▶ Given problem
Count lines, not occurrences: give the number of lines holding the word "right", and nothing besides.
⟨
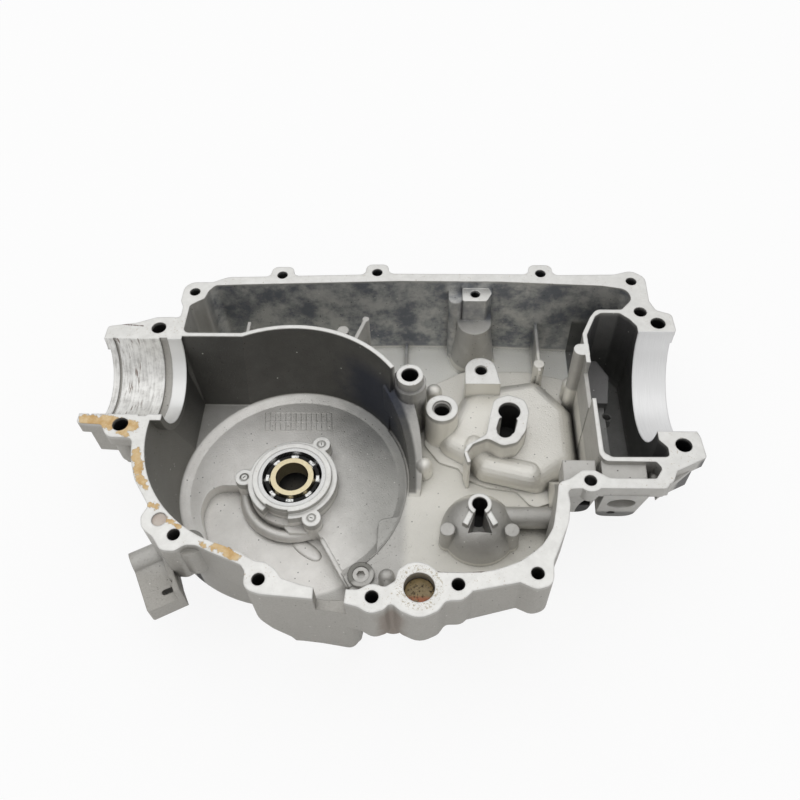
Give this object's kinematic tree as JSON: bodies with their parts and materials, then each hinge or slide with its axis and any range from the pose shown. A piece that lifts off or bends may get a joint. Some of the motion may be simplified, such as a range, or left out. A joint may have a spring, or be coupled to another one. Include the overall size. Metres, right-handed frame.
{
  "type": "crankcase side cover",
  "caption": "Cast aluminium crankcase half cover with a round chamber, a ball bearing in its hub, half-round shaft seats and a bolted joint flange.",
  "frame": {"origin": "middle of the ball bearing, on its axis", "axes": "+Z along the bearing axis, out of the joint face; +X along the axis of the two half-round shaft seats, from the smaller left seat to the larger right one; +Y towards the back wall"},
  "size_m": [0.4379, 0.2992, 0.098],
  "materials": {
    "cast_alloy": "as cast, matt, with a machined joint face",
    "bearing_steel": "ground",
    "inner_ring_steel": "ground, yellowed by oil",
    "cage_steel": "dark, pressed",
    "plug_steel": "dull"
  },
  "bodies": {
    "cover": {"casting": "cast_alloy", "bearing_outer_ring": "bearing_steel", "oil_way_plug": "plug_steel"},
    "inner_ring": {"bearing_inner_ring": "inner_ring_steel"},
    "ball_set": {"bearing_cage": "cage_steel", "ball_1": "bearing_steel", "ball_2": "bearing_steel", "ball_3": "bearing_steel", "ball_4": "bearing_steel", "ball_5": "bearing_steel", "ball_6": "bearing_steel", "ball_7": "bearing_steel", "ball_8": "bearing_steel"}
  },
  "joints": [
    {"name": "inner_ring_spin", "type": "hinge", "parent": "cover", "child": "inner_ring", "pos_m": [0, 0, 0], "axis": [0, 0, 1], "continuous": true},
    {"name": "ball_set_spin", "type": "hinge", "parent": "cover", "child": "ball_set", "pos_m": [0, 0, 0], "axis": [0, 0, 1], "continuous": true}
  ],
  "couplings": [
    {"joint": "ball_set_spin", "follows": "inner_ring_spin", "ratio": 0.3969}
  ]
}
⟩
▶ Task answer
2